Nine Members of the Defense Policy Board Have Ties to Defense Contractors
Of the 30 members of the Defense Policy Board, the government-appointed group that advises the Pentagon, at least nine have ties to companies that have won more than $76 billion in defense contracts in 2001 and 2002. Four members are registered lobbyists, one of whom represents two of the three largest defense contractors.
The board’s chairman, Richard Perle, resigned yesterday, March 27, 2003, amid allegations of conflicts of interest for his representation of companies with business before the Defense Department, although he will remain a member of the board. Eight of Perle’s colleagues on the board have ties to companies with significant contracts from the Pentagon.

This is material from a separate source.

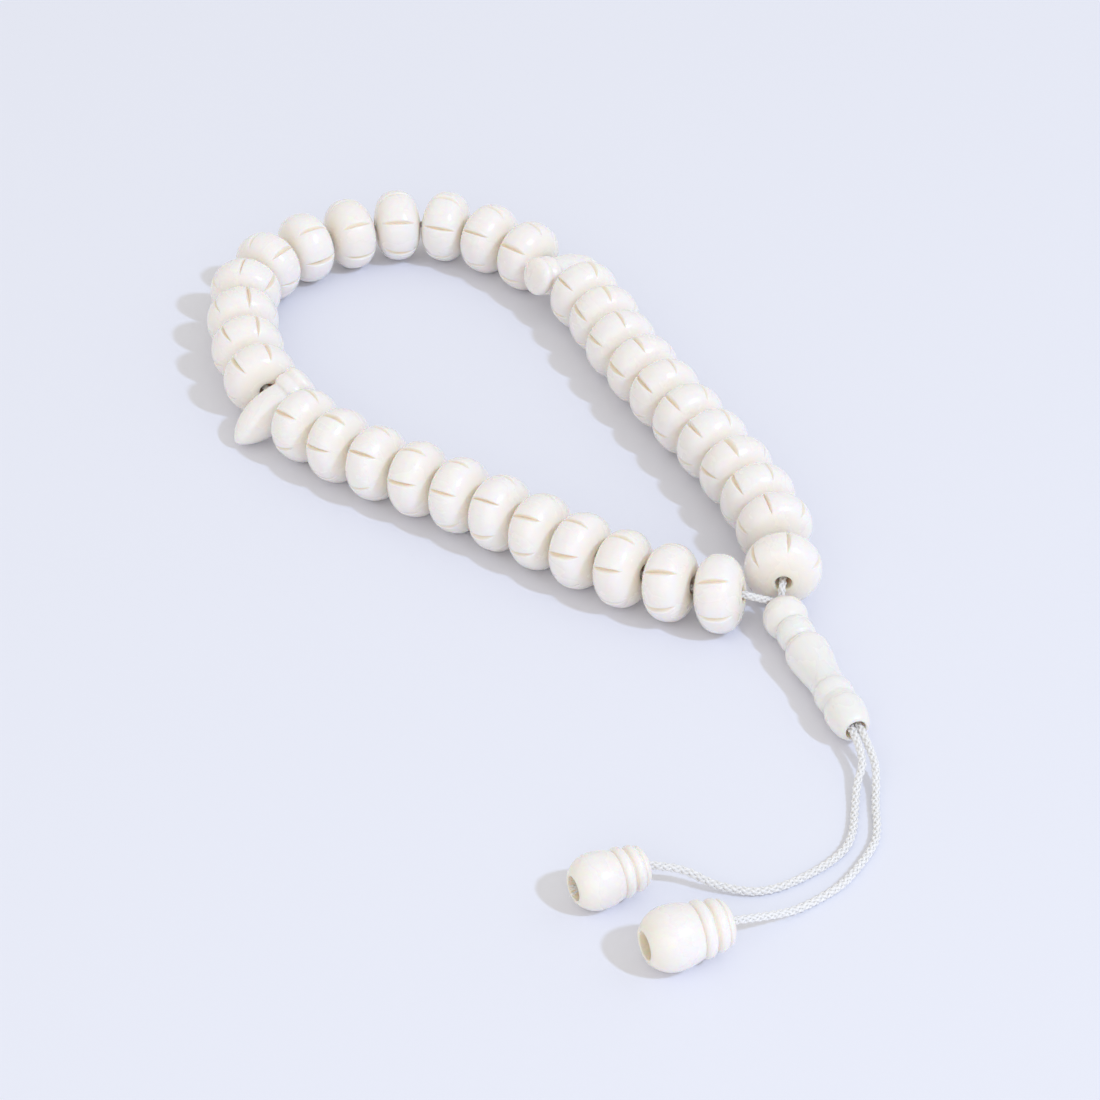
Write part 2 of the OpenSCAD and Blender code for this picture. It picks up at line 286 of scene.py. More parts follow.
REAR_POINTS = [
    (50.1, -50, 2.6), (49.2, -53.4, 1.3), (48.6, -57.9, LAY_H), (48, -62.4, LAY_H),
    (46.8, -66, LAY_H), (44.4, -69, LAY_H), (40.9, -71.8, LAY_H),
    (36.9, -74.2, LAY_H), (32.9, -75.2, 0.8), (27.9, -74.4, 1.4), (23.4, -73, 2.8),
]
FRONT_POINTS = [
    (51.9, -50, 2.4), (51.9, -53.4, 1.1), (51.6, -57.4, LAY_H), (51.5, -61.4, LAY_H),
    (50.9, -65, LAY_H), (48.9, -69, LAY_H), (45.9, -73.4, LAY_H),
    (42.5, -76.4, LAY_H), (38.9, -79, 0.9), (35.5, -81.4, 2.2),
]


# ---- cords ------------------------------------------------------------------

BRAID_PITCH = 5.2
BRAID_R = 0.385
BRAID_WAVE = 0.115
YARN_W = 0.23
YARN_T = 0.15
CORE_R = 0.28


def braid_parts(path, step, sides, scale=1.0):
    """An eight-strand round braid along a path in millimetres: four strands
    each way, each passing over one and under one. Returns points, faces, coords."""
    path = ease_corners(resample(path, step), 6)
    s = distances(path)
    tangent = unit(np.gradient(path, axis=0))
    side = unit(np.cross(tangent, UP))
    up = np.cross(side, tangent)
    verts, faces, coords = [], [], []
    phi = np.arange(sides) * 2 * math.pi / sides
    for turn in (1, -1):
        for k in range(4):
            angle = turn * 2 * math.pi * s / (BRAID_PITCH * scale) + k * math.pi / 2
            out = side * np.cos(angle)[:, None] + up * np.sin(angle)[:, None]
            wave = np.cos(8 * math.pi * s / (BRAID_PITCH * scale))
            reach = scale * (BRAID_R + turn * BRAID_WAVE * wave)
            centre = path + out * reach[:, None]
            along = unit(np.gradient(centre, axis=0))
            across = unit(np.cross(along, out))
            ring = (centre[:, None, :]
                    + out[:, None, :] * (scale * YARN_T * np.cos(phi))[None, :, None]
                    + across[:, None, :] * (scale * YARN_W * np.sin(phi))[None, :, None])
            faces += tube_faces(len(path), sides, sum(len(v) for v in verts))
            verts.append(ring.reshape(-1, 3))
            place = np.empty((len(path), sides, 3))
            place[..., 0] = phi * 0.2
            place[..., 1] = s[:, None]
            place[..., 2] = (turn * 4 + k) * 3.7
            coords.append(place.reshape(-1, 3))
    return np.concatenate(verts), faces, np.concatenate(coords)


def core_parts(path, step, first):
    """The braid's core yarn, which fills its middle."""
    path = ease_corners(resample(path, step), 3)
    tangent = unit(np.gradient(path, axis=0))
    side = unit(np.cross(tangent, UP))
    up = np.cross(side, tangent)
    phi = np.arange(10) * 2 * math.pi / 10
    ring = (path[:, None, :] + CORE_R * (side[:, None, :] * np.cos(phi)[None, :, None]
                                         + up[:, None, :] * np.sin(phi)[None, :, None]))
    coords = np.empty((len(path), 10, 3))
    coords[..., 0] = phi * 0.3
    coords[..., 1] = distances(path)[:, None]
    coords[..., 2] = 50
    return ring.reshape(-1, 3), tube_faces(len(path), 10, first), coords.reshape(-1, 3)


def braid(name, path, step, sides):
    verts, faces, coords = braid_parts(path, step, sides)
    core, core_faces, core_coords = core_parts(path, 0.6, len(verts))
    verts, coords = np.concatenate([verts, core]), np.concatenate([coords, core_coords])
    faces += core_faces
    piece = new_object(name, verts * MM, faces)
    set_vector(piece, "yarn_pos", coords)
    return piece


tail_rear_line = tail_path(-1, REAR_POINTS, REAR_MOUTH, REAR_HEADING, REAR_END_D)
tail_front_line = tail_path(1, FRONT_POINTS, FRONT_MOUTH, FRONT_HEADING, FRONT_END_D)
tail_rear = braid("braid_tail_rear", tail_rear_line, 0.13, 8)
tail_front = braid("braid_tail_front", tail_front_line, 0.13, 8)
loop_cord = braid("braid_loop", loop_path(), 0.2, 6)


def knot_line(centre, axis):
    """A small overhand knot's closed line about a point."""
    t = np.linspace(0, 2 * math.pi, 160)
    side = unit(np.cross(axis, UP))
    up = np.cross(side, axis)
    a = (np.sin(t) + 2 * np.sin(2 * t)) * 0.26
    b = (np.cos(t) - 2 * np.cos(2 * t)) * 0.26
    c = -np.sin(3 * t) * 0.42
    return centre + side * a[:, None] + up * b[:, None] + axis * c[:, None]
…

Members of the board disclose their business interests annually to the Pentagon, but the disclosures are not available to the public. “The forms are filed with the Standards of Conduct Office which review the filings to make sure they are in compliance with government ethics,” Pentagon spokesman Maj. Ted Wadsworth told the Center for Public Integrity.
The companies with ties to Defense Policy Board members include prominent firms like Boeing, TRW, Northrop Grumman, Lockheed Martin and Booz Allen Hamilton and smaller players like Symantec Corp., Technology Strategies and Alliance Corp., and Polycom Inc.
Defense companies are awarded contracts for numerous reasons; there is nothing to indicate that serving on the Defense Policy Board confers a decisive advantage to firms with which a member is associated.